Nepal has called off the search for guides still missing after the deadliest accident on Mount Everest killed 13 colleagues, as climbers recalled the terrifying moments when the avalanche hit.
Rescuers have retrieved the bodies of 13 sherpa guides and plucked another nine to safety since an ice and snow avalanche smashed into their expedition on Friday morning on the world’s highest peak.
Authorities have ruled out any hope of finding more survivors, and with bad weather hampering efforts, they have decided to end the search for the three guides thought still buried.
“We have decided to stop the search for the missing,” tourism ministry official Dipendra Paudel told AFP.
“We have been unable to identify the location of bodies and at this stage it is difficult to find them in the snow.”
The guides were among a large party that left Everest’s base camp before dawn, carrying tents, food and ropes to prepare routes for international clients before the main climbing season starts later in April.
The avalanche hit them at an altitude of about 5800 metres in an area nicknamed the “popcorn field” due to ice boulders on the route, which leads into the treacherous Khumbu Icefall.
Dozens of guides were on the move when a block of ice broke off from a hanging glacier, splitting into smaller chunks and barrelling down into the icefall, one of the most dangerous areas en route to the summit.

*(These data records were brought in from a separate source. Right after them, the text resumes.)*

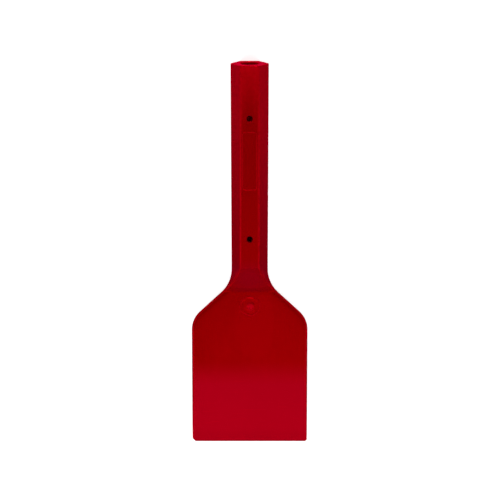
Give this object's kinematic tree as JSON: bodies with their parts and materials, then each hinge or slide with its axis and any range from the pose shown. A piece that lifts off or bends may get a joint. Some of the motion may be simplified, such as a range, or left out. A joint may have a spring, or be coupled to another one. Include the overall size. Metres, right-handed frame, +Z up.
{
  "type": "hive tool",
  "caption": "Wide-bladed plastic hive tool: hollow six-sided grip, ramped neck with flared shoulders, flat blade thinning to a bevelled scraping edge.",
  "frame": {"origin": "middle of the tool's outline, on the surface that the back flat of the grip rests on", "axes": "+X across the blade, +Y along the tool towards the open end of the grip, +Z up out of the front face; the tool lies on its back"},
  "size_m": [0.075, 0.25, 0.0212],
  "materials": {
    "red_plastic": "smooth glossy moulding, slightly flow-marked, fine scuffs on the blade"
  },
  "bodies": {
    "root": {"handle": "red_plastic", "name_panel": "red_plastic", "neck": "red_plastic", "blade": "red_plastic", "scraping_edge": "red_plastic", "gate_mark": "red_plastic"}
  },
  "joints": []
}
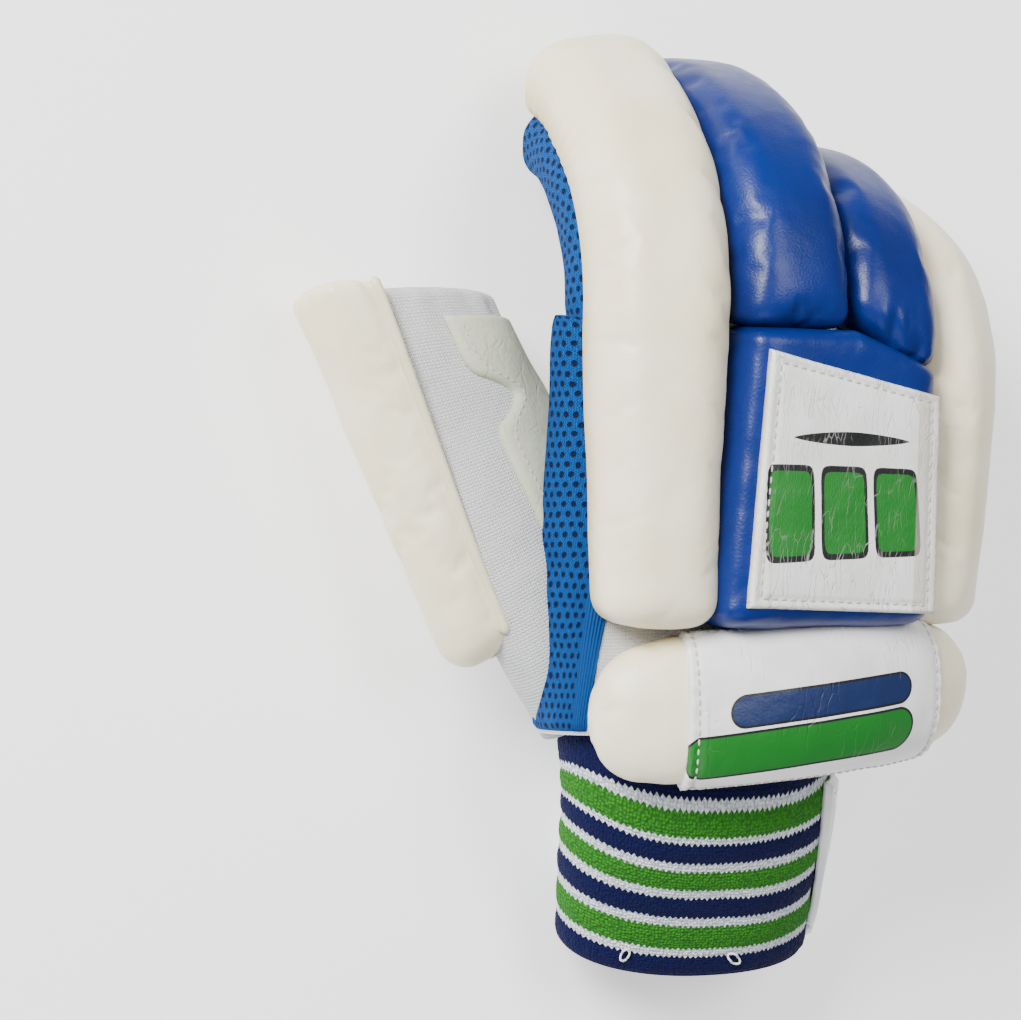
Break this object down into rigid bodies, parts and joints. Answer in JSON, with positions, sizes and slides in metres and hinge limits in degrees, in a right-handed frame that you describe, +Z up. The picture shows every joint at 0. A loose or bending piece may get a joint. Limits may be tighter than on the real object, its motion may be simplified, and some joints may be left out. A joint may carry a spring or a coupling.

A guide recalled how, moments after the avalanche struck, he and others spent hours digging through snow, pulling out bodies and rescuing injured colleagues.
“We heard a roar and when we looked up we saw a massive ball of snow coming towards us,” said Namgyal Sherpa, 38, who was climbing the icefall. “My first thought was we were all going to die.”
Moments after climbers heard the crashing ice, they sprang into action, calling helicopter companies for help and trudging through snow to rescue stranded colleagues.
“We could see hands, legs and bags above the snow,” Sherpa said.
Joe Kluberton, Everest basecamp manager for Seattle-based Alpine Ascents International, told AFP the speedy response saved at least three lives.
“We got nine men off the mountain including three who were critically injured and needed immediate medical attention,” said Kluberton, whose team lost four sherpas with another still missing.
Just 24 hours before the accident, Kluberton’s team had held a day-long prayer ceremony at base camp, asking priests to bless their climbing gear, and putting up Buddhist flags, in line with local customs which consider Everest to be sacred.
“We basically ask the mountain for permission to climb; we don’t cross base camp until we finish the puja (prayer),” he said.
Nima Sherpa and Mingma Nuru Sherpam, two team members killed in the accident, had recently been promoted to climbing guides after spending four years working at base camp.
“They knew the risks. We are all familiar with the dangers of Everest, but it doesn’t make it any easier to lose your friends,” Kluberton said, his voice cracking with emotion.
The disaster underscores the huge risks borne by local guides who ascend the icy slopes, weighed down by tents, ropes and food for their foreign clients, who pays tens of thousands of dollars to climb the mountain.
The news sent shockwaves among the mountaineers, leaving some climbers and sherpas considering whether to continue with their expeditions.
“At this point, we are in mourning, we are not ready to think of the future,” Kluberton said.